PROVIDED DATA
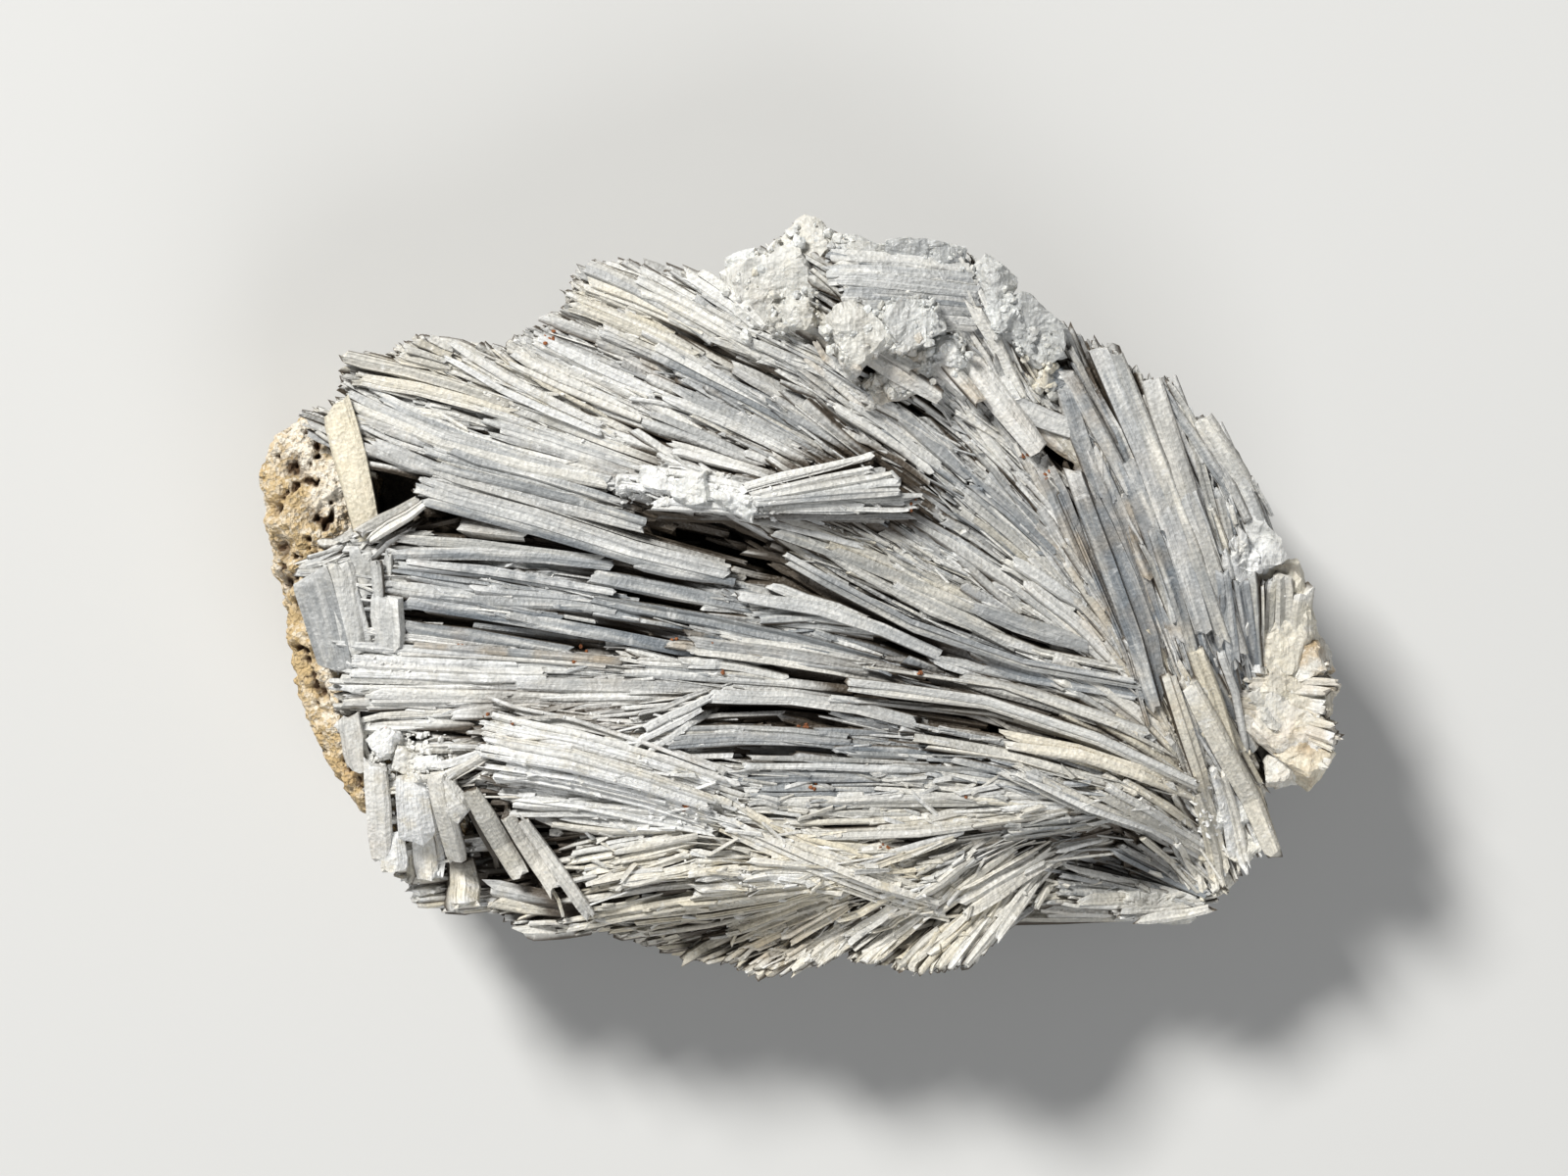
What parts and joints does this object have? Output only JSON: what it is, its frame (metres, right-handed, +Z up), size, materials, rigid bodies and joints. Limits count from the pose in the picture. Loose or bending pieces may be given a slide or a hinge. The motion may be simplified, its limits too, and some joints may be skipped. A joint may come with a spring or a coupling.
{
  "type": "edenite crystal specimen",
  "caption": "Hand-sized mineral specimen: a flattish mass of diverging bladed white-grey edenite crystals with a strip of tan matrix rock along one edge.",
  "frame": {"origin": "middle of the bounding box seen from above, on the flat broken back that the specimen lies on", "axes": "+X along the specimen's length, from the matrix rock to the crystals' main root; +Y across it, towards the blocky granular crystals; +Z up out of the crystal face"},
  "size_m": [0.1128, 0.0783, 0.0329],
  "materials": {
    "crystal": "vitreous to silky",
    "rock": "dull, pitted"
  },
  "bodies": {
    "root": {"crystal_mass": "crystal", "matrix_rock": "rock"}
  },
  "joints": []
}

THE EXERCISE
Write out the material from the first line to the last, exactly.

FULL ANSWER
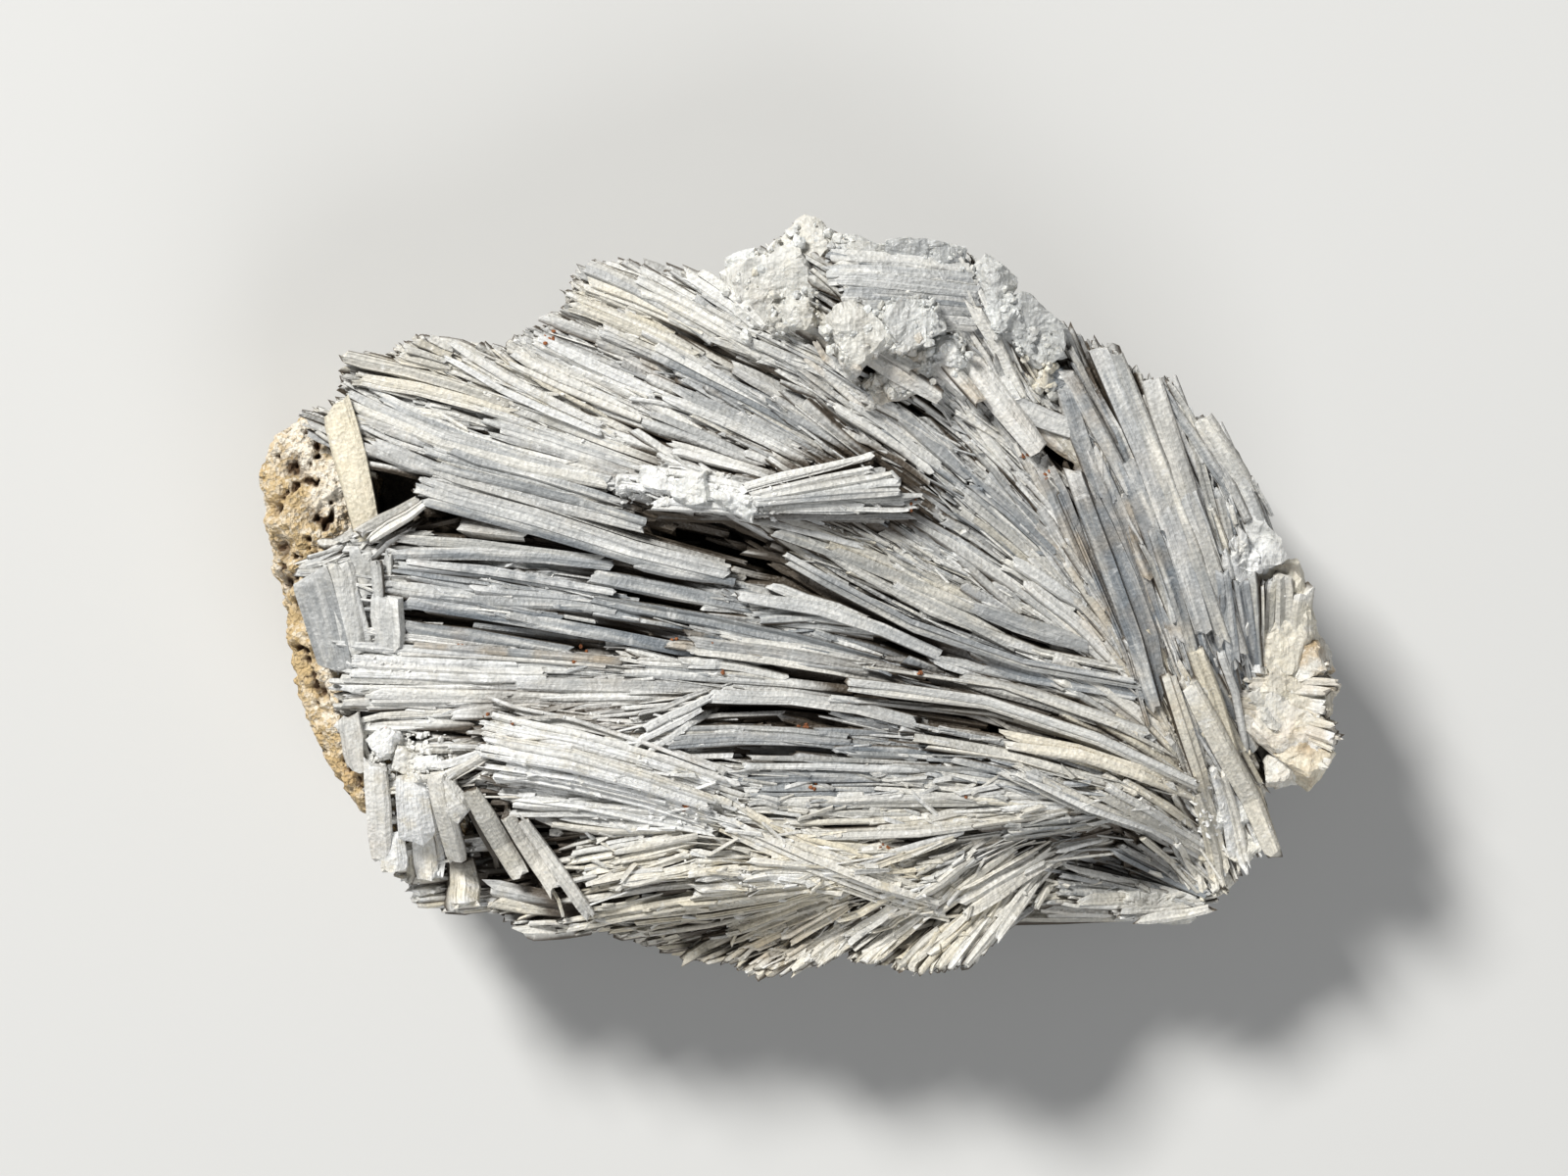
What parts and joints does this object have? Output only JSON: what it is, its frame (metres, right-handed, +Z up), size, materials, rigid bodies and joints. Limits count from the pose in the picture. Loose or bending pieces may be given a slide or a hinge. The motion may be simplified, its limits too, and some joints may be skipped. A joint may come with a spring or a coupling.
{
  "type": "edenite crystal specimen",
  "caption": "Hand-sized mineral specimen: a flattish mass of diverging bladed white-grey edenite crystals with a strip of tan matrix rock along one edge.",
  "frame": {"origin": "middle of the bounding box seen from above, on the flat broken back that the specimen lies on", "axes": "+X along the specimen's length, from the matrix rock to the crystals' main root; +Y across it, towards the blocky granular crystals; +Z up out of the crystal face"},
  "size_m": [0.1128, 0.0783, 0.0329],
  "materials": {
    "crystal": "vitreous to silky",
    "rock": "dull, pitted"
  },
  "bodies": {
    "root": {"crystal_mass": "crystal", "matrix_rock": "rock"}
  },
  "joints": []
}